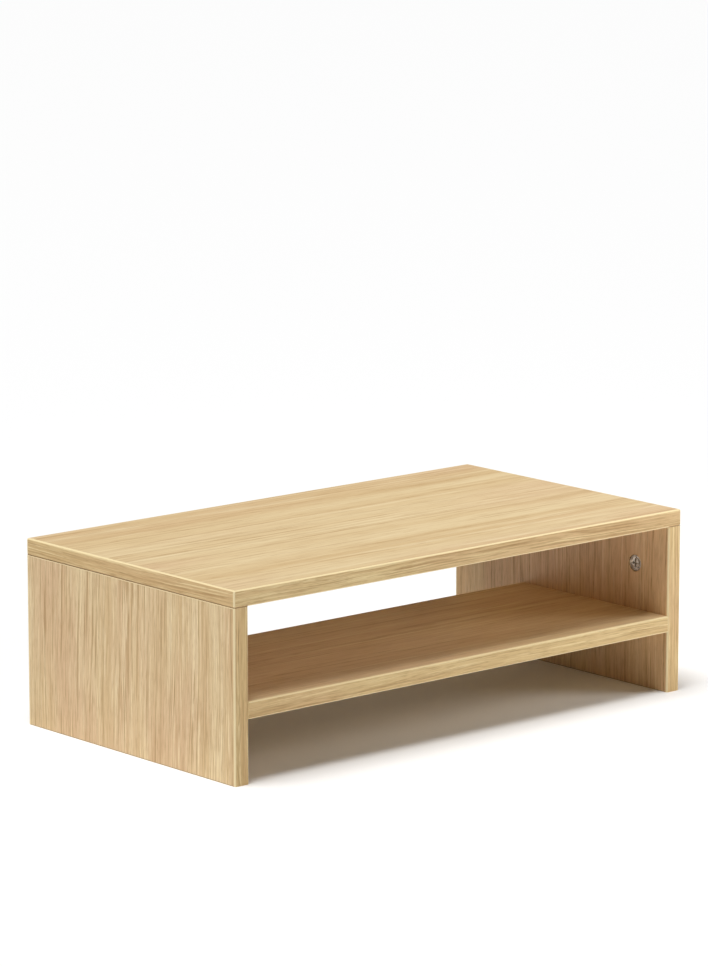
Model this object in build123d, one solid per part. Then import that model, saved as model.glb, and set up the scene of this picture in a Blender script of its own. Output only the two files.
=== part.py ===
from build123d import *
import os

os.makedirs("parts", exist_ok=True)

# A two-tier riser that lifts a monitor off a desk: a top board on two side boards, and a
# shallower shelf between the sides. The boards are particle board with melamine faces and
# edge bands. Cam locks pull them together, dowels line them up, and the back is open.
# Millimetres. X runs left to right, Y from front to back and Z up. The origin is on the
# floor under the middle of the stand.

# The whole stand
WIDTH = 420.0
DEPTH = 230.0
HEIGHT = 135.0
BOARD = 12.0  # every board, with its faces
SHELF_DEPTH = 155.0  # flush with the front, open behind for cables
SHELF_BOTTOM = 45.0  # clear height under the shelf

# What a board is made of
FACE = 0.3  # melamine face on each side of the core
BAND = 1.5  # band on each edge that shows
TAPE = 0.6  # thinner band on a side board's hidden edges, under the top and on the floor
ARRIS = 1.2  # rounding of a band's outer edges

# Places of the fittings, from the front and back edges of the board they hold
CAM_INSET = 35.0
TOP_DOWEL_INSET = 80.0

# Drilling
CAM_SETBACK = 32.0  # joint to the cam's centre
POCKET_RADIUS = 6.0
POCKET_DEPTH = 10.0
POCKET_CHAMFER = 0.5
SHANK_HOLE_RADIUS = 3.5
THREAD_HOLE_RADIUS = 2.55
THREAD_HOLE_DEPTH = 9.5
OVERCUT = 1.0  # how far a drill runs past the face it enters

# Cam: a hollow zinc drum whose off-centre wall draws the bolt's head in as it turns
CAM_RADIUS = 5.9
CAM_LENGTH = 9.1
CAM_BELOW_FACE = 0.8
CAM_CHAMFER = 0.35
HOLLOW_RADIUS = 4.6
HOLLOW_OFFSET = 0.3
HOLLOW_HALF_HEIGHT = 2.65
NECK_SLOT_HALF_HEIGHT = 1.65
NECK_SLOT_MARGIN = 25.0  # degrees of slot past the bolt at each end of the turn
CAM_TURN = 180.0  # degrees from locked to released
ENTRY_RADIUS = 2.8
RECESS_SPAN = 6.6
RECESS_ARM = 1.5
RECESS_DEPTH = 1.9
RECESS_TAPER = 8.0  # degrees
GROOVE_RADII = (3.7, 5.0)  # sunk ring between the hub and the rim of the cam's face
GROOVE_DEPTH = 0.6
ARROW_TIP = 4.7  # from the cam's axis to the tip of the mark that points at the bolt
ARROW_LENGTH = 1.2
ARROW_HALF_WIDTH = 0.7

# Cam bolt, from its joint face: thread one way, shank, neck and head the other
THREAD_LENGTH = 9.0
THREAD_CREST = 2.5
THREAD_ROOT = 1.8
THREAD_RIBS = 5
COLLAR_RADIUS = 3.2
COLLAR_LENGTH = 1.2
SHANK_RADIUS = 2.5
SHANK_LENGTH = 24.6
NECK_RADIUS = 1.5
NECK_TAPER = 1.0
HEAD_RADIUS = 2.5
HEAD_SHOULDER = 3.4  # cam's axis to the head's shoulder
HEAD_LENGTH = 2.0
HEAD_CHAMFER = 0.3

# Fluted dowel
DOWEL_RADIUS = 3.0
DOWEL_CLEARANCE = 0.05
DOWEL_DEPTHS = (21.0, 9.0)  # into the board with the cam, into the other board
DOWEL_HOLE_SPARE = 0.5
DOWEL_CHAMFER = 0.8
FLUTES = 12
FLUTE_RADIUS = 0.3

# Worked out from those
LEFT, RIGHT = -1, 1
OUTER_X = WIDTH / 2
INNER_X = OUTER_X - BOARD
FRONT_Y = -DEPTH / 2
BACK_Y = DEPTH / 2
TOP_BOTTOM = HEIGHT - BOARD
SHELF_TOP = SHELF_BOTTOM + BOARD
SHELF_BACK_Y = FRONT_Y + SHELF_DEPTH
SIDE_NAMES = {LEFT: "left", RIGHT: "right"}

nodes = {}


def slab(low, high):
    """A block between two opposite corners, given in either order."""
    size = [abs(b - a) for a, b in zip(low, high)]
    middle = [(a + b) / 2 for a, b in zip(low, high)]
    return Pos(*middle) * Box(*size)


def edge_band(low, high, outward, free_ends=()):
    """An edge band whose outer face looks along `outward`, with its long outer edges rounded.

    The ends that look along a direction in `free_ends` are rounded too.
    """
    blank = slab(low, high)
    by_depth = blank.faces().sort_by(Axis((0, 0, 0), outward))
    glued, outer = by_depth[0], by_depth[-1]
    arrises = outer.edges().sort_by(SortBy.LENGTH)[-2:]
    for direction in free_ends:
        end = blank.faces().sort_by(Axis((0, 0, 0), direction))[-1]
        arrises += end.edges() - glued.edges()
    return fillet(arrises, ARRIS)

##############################

* _OBJECTIVE_
Search the listing for the word "import" and return each line that holds it.

* _SOLUTION_
Model this object in build123d, one solid per part. Then import that model, saved as model.glb, and set up the scene of this picture in a Blender script of its own. Output only the two files.
from build123d import *
import os